Nasılki mübarezede müdhiş bir hasma karşı gülmekle; adavet musalahaya, husumet şakaya döner, adavet küçülür mahvolur. Tevekkül ile musibete karşı çıkmak dahi öyledir.” (Lemalar / s.12)
Hem Üstadımız, “en büyük saadetler büyük ve acı felâketlerin neticesidir. Meselâ; Hazret-i Yusuf, Mısır azizliği gibi bir saadete, ancak kardeşleri tarafından atıldığı kuyu ve Zeliha’nın iftirası üzerine konulduğu hapis yolu ile nâil olmuştur.” (Şualar / s.755) buyuruyor ve bildiriyor ki;
“Herşeyde, hattâ en çirkin görünen şeylerde, hakikî bir hüsün ciheti vardır. Evet kâinattaki herşey, her hâdise ya bizzât güzeldir, ona hüsn-ü bizzât denilir. Veya neticeleri cihetiyle güzeldir ki, ona hüsn-ü bilgayr denilir. Bir kısım hâdiseler var ki, zahirî çirkin, müşevveştir. Fakat o zahirî perde altında gayet parlak güzellikler ve intizamlar var.” (Sözler / s.231)

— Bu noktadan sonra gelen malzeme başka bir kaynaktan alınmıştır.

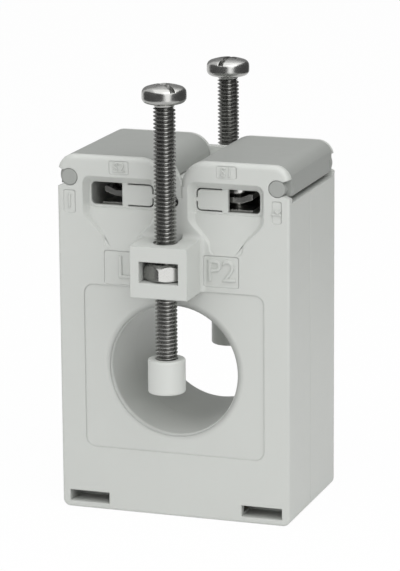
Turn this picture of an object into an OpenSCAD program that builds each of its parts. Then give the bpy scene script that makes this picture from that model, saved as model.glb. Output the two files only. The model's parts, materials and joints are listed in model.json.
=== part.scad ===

Bu cümleden olmak üzere Cenab-ı Hakk’ın rahmetinden ümidimiz ve niyazımız odur ki nev’i beşer bu umumi virüs musibetinin neticesi itibariyle;
“…nev’-i beşerin maşûk-u mecazîsi olan hayat-ı dünyeviye böyle çirkin ve geçici olmasından; fıtrat-ı beşerin hakikî sevdiği, aradığı hayat-ı bâkiyeyi bütün kuvvetiyle arayacak; ve elbette hiç şüphe yok ki: Binüçyüz altmış senede, her asırda üçyüzelli milyon şakirdi bulunan.. ve her hükmüne ve dâvasına milyonlar ehl-i hakikat tasdik ile imza basan.. ve her dakikada milyonlar hâfızların kalbinde kudsiyet ile bulunup, lisanlarıyla beşere ders veren.. ve hiçbir kitapta emsali bulunmayan bir tarzda, beşer için hayat-ı bâkıyeyi ve saadet-i ebediyeyi müjde veren.. ve bütün beşerin yaralarını tedavi eden Kur’ân-ı Mu’cizü’l-Beyan’ın şiddetli, kuvvetli ve tekrarlı binler âyâtıyla, belki sarihan ve işareten onbinler defa dâva edip haber veren ve sarsılmaz kat’î delillerle şüphe getirmez hadsiz hüccetleriyle, hayât-ı bâkıyeyi kat’iyetle müjde ve saadet-i ebediyeyi ders vermesi; elbette nev’-i beşer, bütün bütün aklını kaybetmezse, maddî veya mânevî bir kıyamet başlarına kopmazsa; İsveç, Norveç, Finlandiya ve İngiltere’nin Kur’ân’ı kabûl etmeğe çalışan meşhur hatipleri ve Amerika’nın din-i hakkı arayan ehemmiyetli cem’iyeti gibi; rûy-i zeminin geniş kıt’aları ve büyük hükûmetleri Kur’ân-ı Mu’cizü’l-Beyan’ı arayacaklar ve hakikatlerini anladıktan sonra bütün ruh u canlarıyla sarılacaklar. Çünkü; bu hakikat noktasında, kat’iyyen Kur’ân’ın misli yoktur ve olamaz. Ve hiçbir şey bu mu’cize-i ekberin yerini tutamaz.
Saniyen: Madem Risale-i Nur, bu mu’cize-i kübranın elinde bir elmas kılınç hükmünde hizmetini göstermiş ve muannid düşmanlarını teslime mecbur etmiş. Hem kalbi, hem ruhu, hem hissiyatı tam tenvir edecek ve ilâçlarını verecek bir tarzda, hazine-i Kur’âniye’nin dellâllığını yapan ve O’ndan başka me’hazi ve mercii olmayan ve bir mu’cize-i mâneviyesi bulunan Risale-i Nur, o vazifeyi tam yapıyor.” (Sözler / s.154)
müteyakkız olarak uyansın ve şu hal Hz. Üstadımızın bu müjdelerinin husulüne vesile olsun…
Bu vesile ile Leyle-i Beratınızı tebrik ile tekrar bütün cemaatimizi teyakkuza davet ediyor hükümetimizin almış olduğu bütün tedbirlere de azami dikkat ile riayet edilmesini tavsiye ediyoruz.